As Swine Flu begins to appear in more and more places across the globe, the city most prepared for it may be Hong Kong. With lessons learned from the not so distant SARS legacy, which killed almost 300 people, Hong Kong has since instituted reforms and created a system incredibly ready to prevent and mobilize action against any epidemic. Can anyone not be impressed by its facial-temperature readers built into the security gates at the airport, designed to detect fevers? Anyone passing through with a fever will immediately be quarantined until swine flu tests (which take two days) are confirmed negative. Health centers have been established to accommodate a potential large influx of patients due to epidemics, and funding has been appropriated to disease research.
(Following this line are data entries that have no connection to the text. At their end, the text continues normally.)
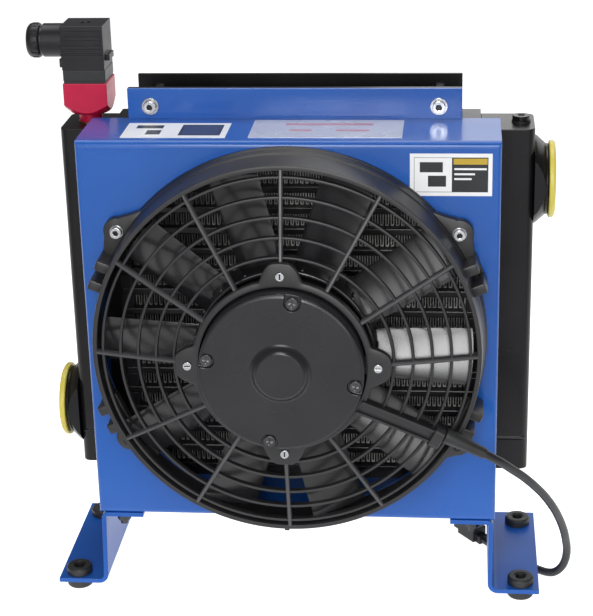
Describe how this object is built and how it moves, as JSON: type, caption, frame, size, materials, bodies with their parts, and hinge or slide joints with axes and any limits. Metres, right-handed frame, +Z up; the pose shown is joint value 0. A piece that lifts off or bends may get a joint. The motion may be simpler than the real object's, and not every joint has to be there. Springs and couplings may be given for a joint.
{
  "type": "hydraulic oil cooler",
  "caption": "Fan-cooled hydraulic oil cooler: bar and plate core between two tanks, sheet metal shroud, guarded axial fan, thermal switch and rubber-bushed feet.",
  "frame": {"origin": "centre of the four foot bolt holes at floor level", "axes": "+X across the core towards the right tank seen from the fan, +Y from the fan towards the core's open rear face, +Z up"},
  "size_m": [0.3534, 0.1716, 0.3675],
  "materials": {
    "blue_paint": "gloss",
    "core_aluminium": "satin, dark painted edges",
    "black_paint": "satin",
    "yellow_plastic": "gloss",
    "zinc_steel": "bright zinc",
    "black_steel": "black oxide",
    "black_rubber": "matt",
    "cable_jacket": "matt",
    "red_anodised": "satin red anodised",
    "copper_seal": "plain copper",
    "black_plastic": "satin",
    "impeller_plastic": "gloss",
    "ferrite": "matt",
    "phenolic": "matt",
    "winding": "laminated iron with enamelled wire",
    "label": "printed label",
    "plate": "satin"
  },
  "bodies": {
    "cooler": {"shroud": "blue_paint", "core_tubes": "core_aluminium", "core_fins": "core_aluminium", "core_end_bars": "black_paint", "top_side_channel": "black_paint", "bottom_side_channel": "black_paint", "left_tank": "black_paint", "right_tank": "black_paint", "left_port_boss": "black_paint", "right_port_boss": "black_paint", "vent_plug": "black_steel", "vent_seal": "black_rubber", "switch_body": "red_anodised", "switch_seal": "copper_seal", "switch_snap_disc": "zinc_steel", "connector_base": "black_plastic", "connector_gasket": "black_rubber", "fan_housing": "black_plastic", "motor_can": "black_paint", "motor_magnets": "ferrite", "motor_cover": "black_paint", "motor_cover_screws": "black_steel", "motor_mount_screws": "black_steel", "brush_plate": "phenolic", "motor_brushes": "ferrite", "motor_bearings": "zinc_steel", "fan_mount_screws": "zinc_steel", "fan_mount_washers": "zinc_steel", "fan_mount_nuts": "zinc_steel", "flange_screws": "zinc_steel", "flange_washers": "zinc_steel", "flange_nuts": "zinc_steel", "left_foot": "blue_paint", "right_foot": "blue_paint", "foot_screws": "black_steel", "foot_washers": "black_steel", "foot_nuts": "black_steel", "rubber_bushings": "black_rubber", "bushing_sleeves": "black_steel", "cable_boot": "black_rubber", "fan_cable": "cable_jacket", "fan_connector": "black_plastic", "guard_label": "label", "top_label": "label", "rating_plate": "plate"},
    "rotor": {"motor_shaft": "zinc_steel", "motor_armature": "winding", "motor_commutator": "copper_seal", "impeller": "impeller_plastic", "impeller_clip": "zinc_steel"},
    "switch_plug": {"connector_housing": "black_plastic", "contact_block": "black_plastic", "gland_nut": "black_plastic", "gland_grommet": "black_rubber", "connector_screw": "zinc_steel"},
    "left_cap": {"left_port_cap": "yellow_plastic"},
    "right_cap": {"right_port_cap": "yellow_plastic"}
  },
  "joints": [
    {"name": "fan_spin", "type": "hinge", "parent": "cooler", "child": "rotor", "pos_m": [0, -0.061, 0.1845], "axis": [0, -1, 0], "continuous": true},
    {"name": "switch_plug_lift", "type": "slide", "parent": "cooler", "child": "switch_plug", "axis": [0, 0, 1], "range_m": [0, 0.04]},
    {"name": "left_cap_pull", "type": "slide", "parent": "cooler", "child": "left_cap", "axis": [-1, 0, 0], "range_m": [0, 0.03]},
    {"name": "right_cap_pull", "type": "slide", "parent": "cooler", "child": "right_cap", "axis": [1, 0, 0], "range_m": [0, 0.03]}
  ]
}
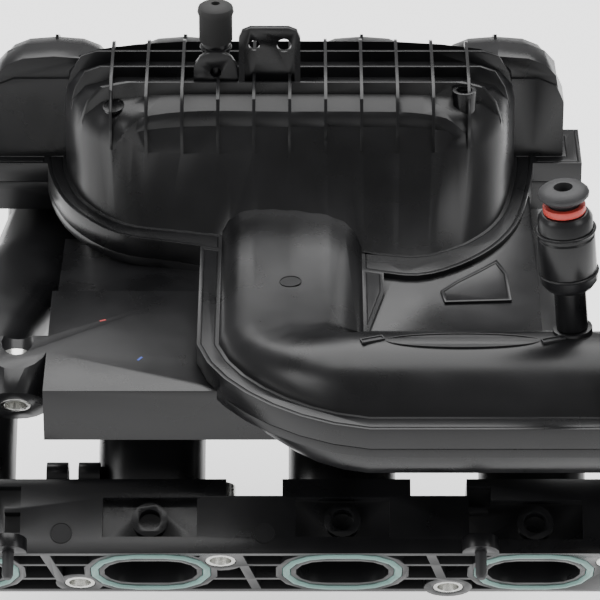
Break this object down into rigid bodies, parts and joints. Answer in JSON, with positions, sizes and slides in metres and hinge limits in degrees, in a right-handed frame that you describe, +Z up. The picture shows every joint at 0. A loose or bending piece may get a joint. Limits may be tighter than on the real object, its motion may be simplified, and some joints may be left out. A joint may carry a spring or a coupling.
{
  "type": "intake manifold",
  "caption": "Moulded plastic intake manifold: ribbed plenum, elbow duct to the throttle, curved runners and a flanged head block with flaps.",
  "frame": {"origin": "centre of the face that bolts to the cylinder head, midway along the row of ports", "axes": "+X along the row of ports towards the throttle end, +Y away from the head, +Z up, the way the upper shell leaves its mould; the head face leans 36 degrees forward"},
  "size_m": [0.4301, 0.3785, 0.2441],
  "materials": {
    "black_nylon": "moulded glass-filled nylon, satin",
    "dark_nylon": "moulded nylon, matt",
    "zinc_steel": "zinc-plated, bright",
    "brass_insert": "turned",
    "green_seal": "silicone, sheen",
    "black_rubber": "matt",
    "red_latch": "moulded, gloss"
  },
  "bodies": {
    "manifold": {"upper_shell": "black_nylon", "lower_shell": "black_nylon", "head_flange": "black_nylon", "runner_1": "black_nylon", "runner_2": "black_nylon", "runner_3": "black_nylon", "runner_4": "black_nylon", "runner_crown_1": "black_nylon", "runner_crown_2": "black_nylon", "runner_crown_3": "black_nylon", "runner_crown_4": "black_nylon", "throttle_flange": "black_nylon", "throttle_seal": "black_rubber", "throttle_insert_1": "brass_insert", "throttle_insert_2": "brass_insert", "throttle_insert_3": "brass_insert", "throttle_insert_4": "brass_insert", "fitting_body": "black_nylon", "fitting_ring": "red_latch", "pipe_cap": "black_rubber", "port_gasket_1": "green_seal", "port_gasket_2": "green_seal", "port_gasket_3": "green_seal", "port_gasket_4": "green_seal", "limiter_1": "zinc_steel", "limiter_2": "zinc_steel", "limiter_3": "zinc_steel", "limiter_4": "zinc_steel", "limiter_5": "zinc_steel", "limiter_6": "zinc_steel", "locating_peg_left": "dark_nylon", "locating_peg_right": "dark_nylon", "shaft_bush_left": "dark_nylon", "shaft_bush_right": "dark_nylon", "actuator_can": "dark_nylon", "actuator_lid": "dark_nylon", "actuator_diaphragm": "black_rubber", "return_spring": "zinc_steel"},
    "flap_set": {"swirl_shaft": "zinc_steel", "swirl_flap_1": "dark_nylon", "swirl_flap_2": "dark_nylon", "swirl_flap_3": "dark_nylon", "swirl_flap_4": "dark_nylon", "flap_lever": "dark_nylon"},
    "diaphragm_rod": {"actuator_rod": "zinc_steel"},
    "release_collar": {"release_collar": "dark_nylon"}
  },
  "joints": [
    {"name": "flap_turn", "type": "hinge", "parent": "manifold", "child": "flap_set", "pos_m": [0, 0.02022, 0.01469], "axis": [1, 0, 0], "range_deg": [0, 70]},
    {"name": "rod_slide", "type": "slide", "parent": "manifold", "child": "diaphragm_rod", "axis": [0, 0, 1], "range_m": [0, 0.01376], "stiffness_N_per_m": 300, "springref_m": -0.005, "deforming": ["return_spring", "actuator_diaphragm"]},
    {"name": "release_press", "type": "slide", "parent": "manifold", "child": "release_collar", "axis": [0.0872, 0, -0.9962], "range_m": [0, 0.0025], "stiffness_N_per_m": 600, "springref_m": -0.003}
  ],
  "couplings": [
    {"joint": "flap_turn", "follows": "rod_slide", "rad_per_m": 88.755}
  ]
}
Think back to Hong Kong of 2003: a horribly disjunct system with no communication between government departments, the public health services sector, and the private health sector; no plan in place to respond to a sudden epidemic; covering up of information and non-cooperation from the central Chinese government; insufficient capacity to respond to an overflow of patients. (for more info: http://www.bmj.com/cgi/content/full/327/7419/832-b)
I am relieved to see that Hong Kong has learned its lesson from SARS, and as a result has become one of the safest cities to be in during an epidemic. I’m surprised that more nations did not take Hong Kong as a warning to begin developing their own disease control programs. If in 2003 Mexico City had started to do so, then perhaps today’s events would not be happening.